Consider the bill’s definition of “terrorism.” “Acts dangerous to human life that are a violation of the criminal laws . . . (and) appear intended to intimidate or coerce the civilian population, to influence the policy of a government by intimidation or coercion, or to affect the conduct of a government by mass destruction, assassination or kidnapping” are crimes punishable by twenty years in a federal penitentiary. “This turns civil disobedience, a respected manner of dissent, into a most serious crime of domestic terrorism,” says Ratner. “It equates protest to the people behind the bombing of the World Trade Center.”

Finally, apart from what the attorney general has arrogated to himself by decree, the PATRIOT Act lets Ashcroft detain immigrants indefinitely, without charges. A person may be held incommunicado for seven days. Then, if the attorney general deems that person a suspected terrorist or a threat to national security, the confinement may continue until the state decides otherwise. Six-hundred-forty-one foreigners are being held by the Bush administration, mostly on minor immigration charges. Emboldened by the PATRIOT Act, the administration now refuses to disclose any details on 548 of the people, other than nationalities and charges. And, government officials have even suggested that drugs and pressure tactics such as those employed by the Israeli interrogators — in other words, torture — ought to be used during interrogation.

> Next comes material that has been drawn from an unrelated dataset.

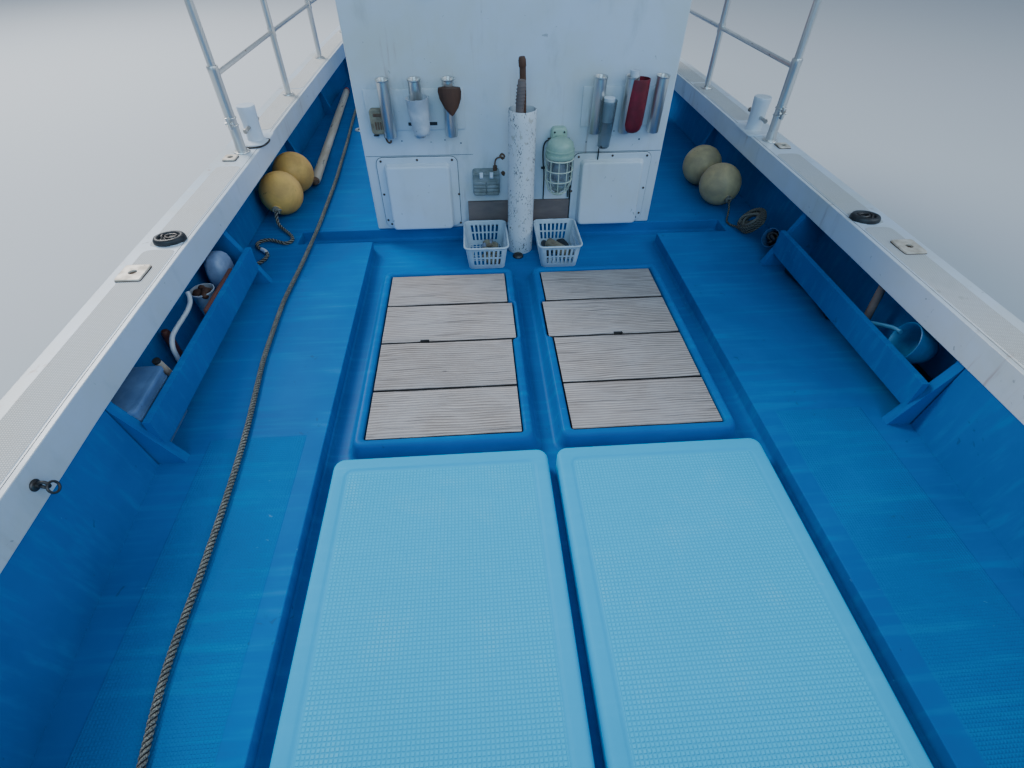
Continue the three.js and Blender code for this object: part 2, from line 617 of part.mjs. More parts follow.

“There is no doubt that if we lived in a police state, it would be much easier to catch terrorists,” Russ Feingold (D-Wisconsin), the Senate‘s lone dissenter, said in opposition to the USA-PATRIOT Act. “But that probably would not be a country in which we would want to live. Preserving our freedom is one of the main reasons that we are now engaged in this new war on terrorism. We will lose that war without firing a shot if we sacrifice the liberties of the American people.”